Abstract

Recently, crowd analysis has become an essential tool for crowd disaster management. The crowd analysis is not a single task but is a collective implication of several related tasks like crowd behavior analysis, crowd counting, and crowd flow analysis. Although different models for individual tasks have been proposed in the literature, there is a lack of a multitasking framework for crowd analysis. One of the main reasons could be the availability of the multitasking crowd analysis dataset. To this end, this paper created a multitask crowd analysis dataset using two publicly available crowd behavior datasets (MED, GTA) and proposed a novel deep architecture for multitasking crowd analysis.
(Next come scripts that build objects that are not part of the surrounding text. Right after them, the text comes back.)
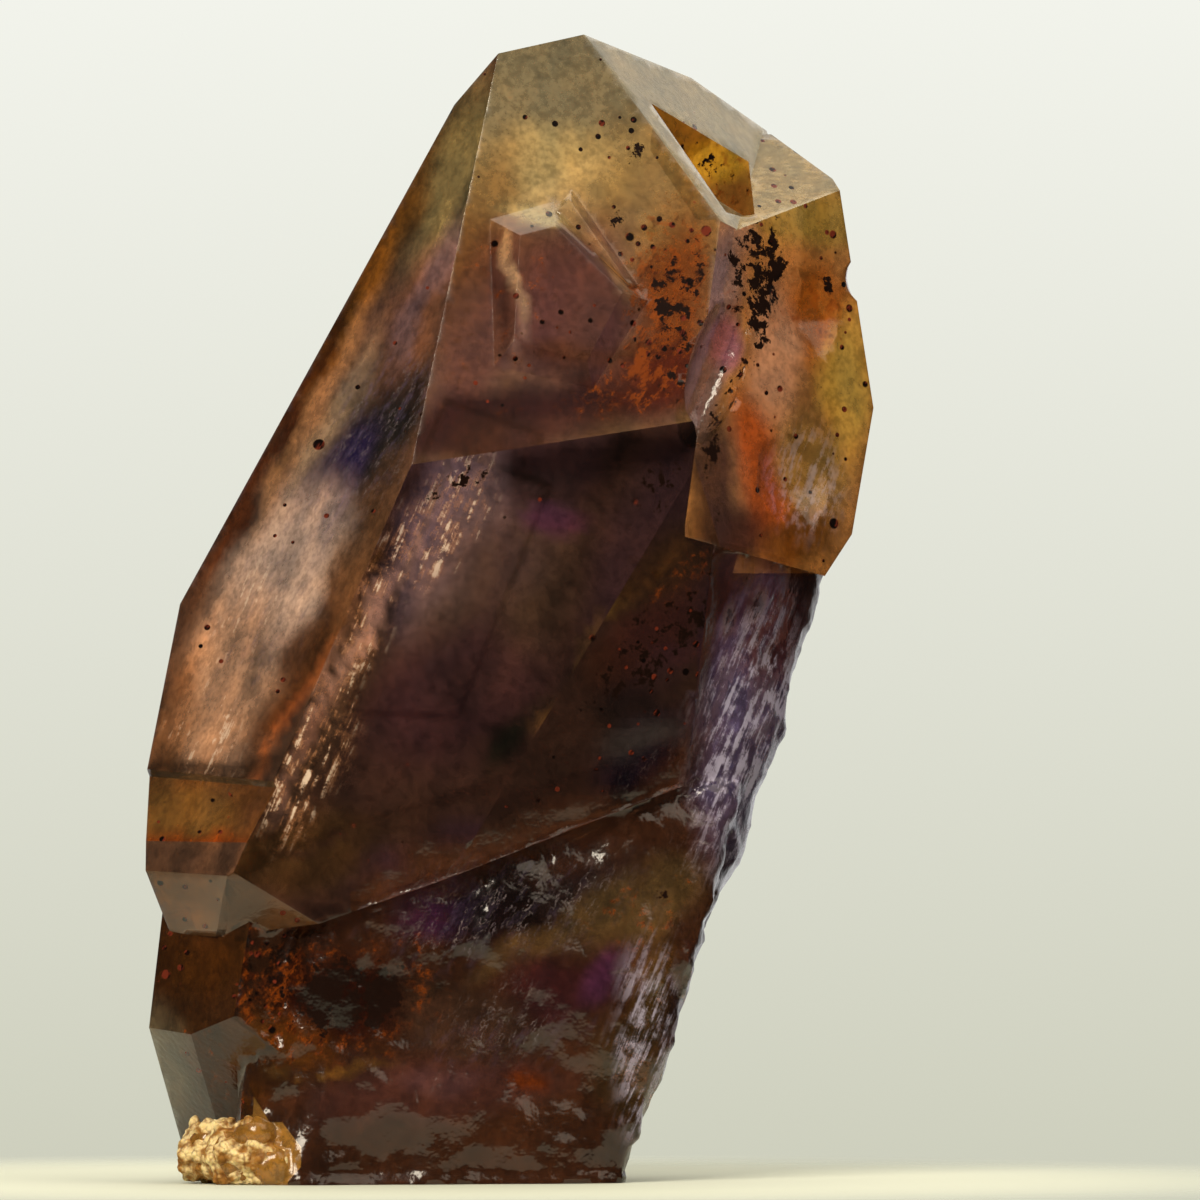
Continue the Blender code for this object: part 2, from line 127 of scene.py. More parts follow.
TINTS = [
    # The large front tip face: olive and honey at the top, mauve round the raised plate, orange low down.
    # Thin lines along the plate's edges are painted highlights and painted shade.
    Patch("tip", "#A89872", 7.0, 57.5, (7.0, 3.6), 0, 1.0),
    Patch("tip", "#F8D68C", 6.0, 52.8, (4.5, 2.2), 10, 0.8),
    Patch("tip", "#A28042", 12.5, 51.0, (3.4, 4.5), 0, 0.8),
    Patch("tip", "#A87230", 3.4, 50.0, (1.6, 4.0), -14, 0.7),
    Patch("tip", "#7E3C04", 13.4, 45.6, (1.6, 4.6), -10, 0.9),
    Patch("tip", "#5C1604", 12.0, 41.8, (3.6, 1.6), 20, 0.9),
    Patch("tip", "#643C2C", 8.0, 46.0, (3.6, 4.4), 0, 1.0),
    Patch("tip", "#6A402A", 3.0, 44.6, (2.0, 5.0), -12, 0.9),
    # Pale lines along the raised plate's top and right edges: painted highlights on its rims.
    Patch("tip", "#DCC682", 6.2, 50.7, (1.8, 0.5), -4, 0.8),
    Patch("tip", "#A67C4A", 9.6, 48.8, (2.8, 0.35), -52, 0.8),
    Patch("tip", "#300A04", 4.0, 39.4, (7.5, 1.6), 6, 0.9),
    Patch("tip", "#180404", 6.6, 40.6, (3.6, 0.9), 6, 0.8),
    Patch("tip", "#542A04", 9.4, 43.2, (3.6, 0.5), 0, 0.7),
    # Along the plate's left and lower edges: the pale lines are painted highlights, the dark lines painted shade.
    Patch("tip", "#DCB27C", 4.9, 47.4, (2.4, 0.22), 96, 0.8),
    Patch("tip", "#9A745A", 5.0, 43.6, (1.6, 0.25), 70, 0.7),
    Patch("tip", "#200A04", 4.3, 46.0, (3.2, 0.25), 96, 0.7),
    Patch("tip", "#301E12", 7.8, 42.4, (2.0, 0.25), -6, 0.6),
    # The striped front: dark smoky brown and purple. Its pale pink stripes along the ridge at its left are painted
    # highlights of light reflected inside the crystal.
    Patch("front", "#100604", 8.0, 37.5, (9.0, 1.0), 7, 1.0),
    Patch("front", "#7E686C", 1.6, 33.6, (4.6, 2.0), 66, 0.9),
    Patch("front", "#443226", -4.4, 24.6, (7.0, 1.2), 63, 0.9),
    Patch("front", "#D8A492", -2.2, 29.4, (5.5, 0.4), 60, 0.8),
    Patch("front", "#8C665A", -5.6, 22.6, (4.0, 0.4), 62, 0.8),
    Patch("front", "#FAC2B6", -6.8, 23.4, (6.0, 0.3), 62, 0.8),
    Patch("front", "#6C4214", -4.0, 28.8, (6.0, 0.3), 65, 0.7),
    Patch("front", "#483628", 4.4, 30.5, (5.0, 3.0), 60, 0.8),
    Patch("front", "#2E1820", 2.4, 25.5, (4.5, 3.0), 30, 0.8),
    Patch("front", "#040404", 4.8, 23.0, (1.4, 1.0), 0, 0.9),
    Patch("front", "#2C1A1A", 3.4, 22.6, (0.7, 0.5), 0, 0.7),
    Patch("front", "#4A2438", 7.2, 34.8, (1.5, 0.6), 8, 0.9),
    Patch("front", "#26140C", 7.6, 36.0, (2.4, 0.4), 8, 0.7),
    Patch("front", "#422C12", -6.0, 17.4, (4.5, 1.6), 12, 0.9),
    Patch("front", "#362210", -2.0, 17.2, (8.0, 0.35), 11, 0.8),
    Patch("front", "#301C14", 0.0, 18.9, (7.0, 0.3), 13, 0.8),
    Patch("front", "#22122C", 3.0, 17.4, (5.0, 1.2), 14, 0.8),
    Patch("front", "#563C1C", 9.4, 28.8, (1.3, 0.25), 62, 0.8),
    Patch("front", "#5A401E", 7.8, 25.6, (2.2, 0.25), 57, 0.8),
    Patch("front", "#040A04", 5.6, 23.6, (3.0, 0.5), 52, 0.7),
    Patch("front_right", "#A46820", 12.7, 32.1, (1.8, 0.25), 44, 0.8),
    Patch("front_right", "#846026", 10.7, 30.4, (1.1, 0.3), 30, 0.9),
    Patch("front_right", "#2A1A04", 13.4, 32.2, (3.6, 1.6), 30, 0.9),
    Patch("front_right", "#361808", 11.8, 28.4, (3.2, 1.2), 40, 0.8),
    Patch("front_right", "#0C0806", 11.0, 24.8, (1.8, 1.2), 0, 0.9),
    Patch("front_right", "#2E1814", 14.4, 27.9, (1.4, 0.6), 20, 0.9),
    Patch("front_right", "#0A041A", 12.6, 22.4, (3.0, 1.6), 30, 0.8),
    Patch("front_right", "#383A3A", 12.2, 23.2, (2.0, 0.5), 10, 0.6),
    # The left face: stripes along its outer edge, the pale ones partly painted highlights; milky in the middle,
    # partly a painted soft highlight there; blue and violet near the ridge's top.
    Patch("left", "#9C8A58", 2.2, 53.0, (4.5, 2.0), 62, 0.9),
    Patch("left", "#24281E", 1.0, 55.0, (2.6, 0.8), 50, 0.7),
    Patch("left", "#8A5410", -2.6, 47.5, (7.0, 1.0), 63, 0.9),
    Patch("left", "#662E04", -7.6, 38.4, (8.0, 0.5), 62, 0.8),
    Patch("left", "#D49660", -6.0, 38.6, (7.0, 0.5), 63, 0.8),
    Patch("left", "#D0AE88", -4.6, 38.6, (6.0, 0.7), 62, 0.8),
    Patch("left", "#8C5A3C", -0.2, 44.4, (4.0, 1.4), 66, 0.8),
    Patch("left", "#AA8280", 0.6, 46.6, (3.6, 0.6), 66, 0.7),
    Patch("left", "#282420", -2.0, 39.0, (3.6, 1.6), 58, 1.0),
    Patch("left", "#1E164A", -4.6, 36.4, (3.6, 1.2), 56, 0.8),
    Patch("left", "#FAD6C0", -7.0, 31.4, (4.6, 2.4), 62, 0.9),
    Patch("left", "#8A5C36", -3.4, 31.4, (5.0, 1.0), 66, 0.8),
    Patch("left", "#5E3208", -6.4, 26.4, (4.6, 0.8), 62, 0.8),
    Patch("left", "#D67234", -6.6, 24.0, (4.6, 0.3), 62, 0.6),
    Patch("left", "#EAB48E", -10.0, 26.0, (4.5, 2.0), 70, 0.9),
    Patch("left", "#9E6638", -12.6, 24.0, (3.0, 1.0), 80, 0.7),
    Patch("left", "#181204", -10.6, 21.6, (3.6, 0.5), 4, 0.8),
    # The side crystal: honey and olive at the rim, orange iron on the rib, pink in the middle.
    Patch("side", "#BE9A44", 20.6, 50.4, (2.8, 1.4), 0, 0.9),
    Patch("side", "#BE6004", 21.2, 45.2, (1.4, 2.2), 0, 0.8),
    Patch("side", "#D69E7A", 19.0, 43.6, (1.2, 3.0), 0, 0.9),
    Patch("side", "#EABA4E", 22.9, 41.6, (3.6, 1.2), 85, 0.9),
    Patch("side", "#B08644", 20.7, 37.2, (2.0, 2.4), 0, 0.9),
    Patch("side", "#C85404", 18.2, 37.0, (3.8, 1.0), 102, 0.9),
    Patch("side", "#72420A", 20.0, 33.6, (2.0, 1.0), 20, 0.9),
    Patch("side", "#320C04", 16.6, 33.8, (2.0, 1.4), 0, 0.9),
    Patch("side", "#3E281A", 15.6, 36.4, (4.4, 0.9), 92, 0.9),
    Patch("side", "#A07E74", 15.6, 44.6, (5.4, 1.0), 78, 1.0),
    Patch("side", "#B26882", 16.2, 43.7, (1.1, 0.7), 80, 0.8),
    # The heel and the foot.
    Patch("step", "#88622C", -12.2, 19.2, (2.6, 1.6), 0, 0.8),
    Patch("step", "#9C4004", -11.4, 17.6, (2.6, 0.6), 0, 0.8),
    Patch("heel", "#76460E", -12.2, 14.4, (2.6, 1.8), 0, 0.9),
    Patch("low_heel", "#7C6E54", -13.2, 6.2, (2.6, 1.2), 100, 1.0),
    Patch("low_heel", "#5E340C", -11.4, 11.4, (2.4, 1.6), 0, 0.9),
    Patch("broken", "#1A0C04", -8.6, 10.4, (2.6, 4.0), 0, 0.9),
    Patch("broken", "#2A0A04", -3.6, 9.4, (3.4, 2.0), 10, 0.8),
    Patch("broken", "#442040", 1.4, 14.2, (2.4, 1.2), 10, 0.9),
    Patch("broken", "#060404", 4.6, 14.4, (2.6, 1.8), 10, 0.9),
    Patch("broken", "#261A1A", 9.0, 15.6, (2.4, 1.0), 20, 0.7),
    Patch("broken", "#604828", 11.8, 14.6, (3.4, 1.5), 26, 1.0),
    Patch("broken", "#604828", 6.4, 12.6, (3.0, 0.6), 30, 0.8),
    Patch("broken", "#38161A", 7.2, 10.2, (2.2, 1.6), 0, 0.8),
    Patch("broken", "#502648", 9.8, 10.8, (1.4, 0.7), 60, 0.8),
    Patch("broken", "#463022", 2.4, 8.6, (3.0, 1.6), -20, 0.7),
    Patch("broken", "#64380C", -8.0, 6.0, (3.0, 2.4), 0, 0.9),
    Patch("broken", "#2C1A0C", -4.6, 5.4, (4.6, 0.8), -10, 0.8),
    Patch("broken", "#8C6024", -4.4, 6.0, (2.6, 0.16), 4, 0.8),
    Patch("broken", "#502E26", 0.6, 4.8, (6.5, 1.4), 6, 0.9),
    Patch("broken", "#543636", 1.6, 5.4, (2.2, 0.6), 8, 0.8),
    Patch("broken", "#662A04", 5.8, 5.5, (0.9, 0.5), -20, 0.9),
    Patch("broken", "#58401E", 12.4, 10.0, (1.0, 2.6), -10, 0.9),
    Patch("broken", "#4A361C", 11.4, 6.0, (1.8, 2.4), 0, 0.9),
    Patch("broken", "#665A82", 17.6, 24.0, (6.0, 2.0), 80, 1.0),
    Patch("broken", "#5E2404", 18.8, 29.0, (2.4, 1.4), 80, 0.8),
    Patch("broken", "#301004", 15.6, 30.2, (1.8, 1.2), 0, 0.8),
    # The recess: iron amber painted bright as a painted glow of light shining through it, darker iron below.
    Patch("recess", "#FFB41C", 15.8, 53.6, (1.6, 0.9), 0, 1.0),
    Patch("recess", "#74340A", 16.6, 51.6, (1.0, 1.2), 0, 0.8),
    # The back: honey above, violet across the middle, brown below.
    Patch("back", "#C8A468", 10.0, 54.0, (9.0, 5.0), 0, 0.9),
    Patch("back", "#7A5C96", 3.0, 38.0, (9.0, 3.6), 60, 0.9),
    Patch("back", "#B08A9A", 8.0, 42.0, (8.0, 1.4), 66, 0.8),
    Patch("back", "#C09070", 0.0, 31.0, (8.0, 1.6), 66, 0.8),
    Patch("back", "#5A3E70", 11.0, 33.0, (6.0, 2.4), 70, 0.8),
    Patch("back", "#B4622A", 14.0, 46.0, (4.0, 2.0), 70, 0.8),
    Patch("back", "#A8743A", -7.0, 27.0, (7.0, 2.4), 70, 0.8),
    Patch("back", "#9A5A5C", 4.0, 7.0, (10.0, 3.0), 0, 0.7),
    Patch("back", "#8A5426", -6.0, 11.0, (4.0, 4.0), 0, 0.7),
]


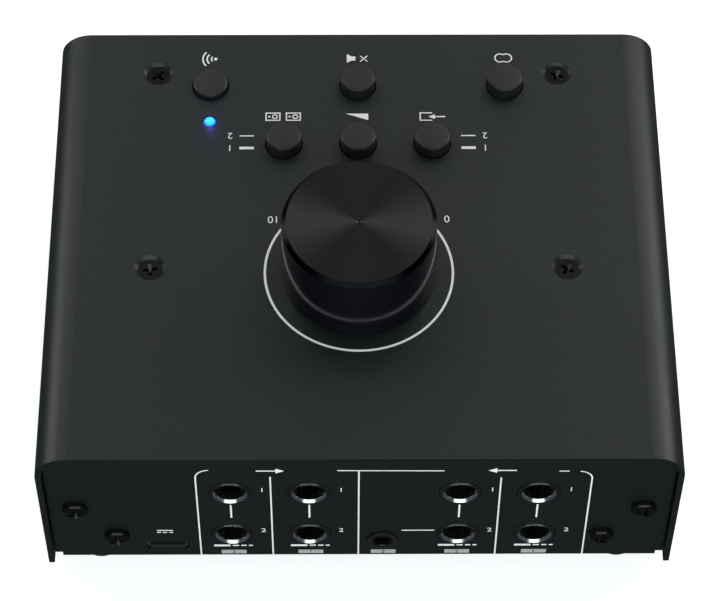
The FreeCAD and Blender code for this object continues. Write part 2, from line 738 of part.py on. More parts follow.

Two different crowd analysis tasks are considered, i.e., crowd behavior (normal and panic) and crowd counting. Around 89,000 frames were annotated for obtaining ground-truth crowd counts. In addition to this, a two-stage learning mechanism is proposed. In the first stage, a novel deep model is proposed that extracts high-level spatial-temporal features from the multiscale low-level spatial-temporal features and is used to learn normal crowd behavior and counting. The second stage utilized the features of the deep model and inputted them to the one-class support vector machine (OC-SVM) for crowd panic detection. The obtained results are compared with state-of-the-art and show its effectiveness in multitasking crowd analysis.